Maybe… just maybe she IS a bitch, honey.

Sunday, June 04, 2006

A Normal Conversation Between Two People Studying for the Bar

K: Hey, wanna hear a gross story?

Me: sure.

K: a man noticed what seemed like blood streaks on his ceiling. As it turned out, his upstairs neighbor hung herself in the bathroom and after weeks of being there, her innards exploded and started to drip all over the floor. Her bathroom was directly above the man’s bedroom, and her blood and innards were seeping through the floor, onto his ceiling.

Me: …That’s nasty

…A short while later…


Me: Hey. Would that man be able to sue the dead woman’s estate for nuisance?

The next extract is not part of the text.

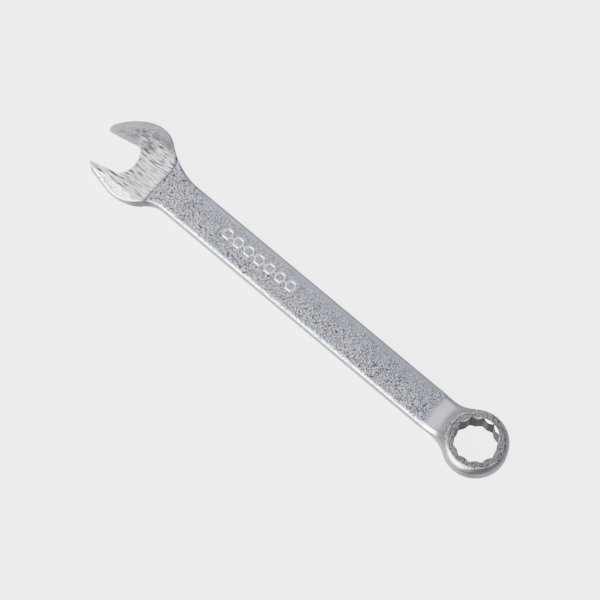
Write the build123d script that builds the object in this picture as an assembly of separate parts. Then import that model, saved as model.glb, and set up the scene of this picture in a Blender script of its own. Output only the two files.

K (looks at me with glee): I wonder!

Me: I mean, it is a substantial and unreasonable interference of the quiet use and enjoyment of that man’s property which he has immediate possession to and a legal right to as a tenant.

K: well, what theory would you sue under though?

Me: You could sue under negligence!

K: But that’s not really a foreseeable result though, having your innards to burst and drip into the floor? I don’t think that man was a foreseeable plaintiff, there’s no proximate cause here.

…Another short while later…

K (screaming with delight): OH MY GOD, it’s trespass to land!

…we laugh…

…Another short while later…

Me: actually, no, trespass to land is an intentional tort.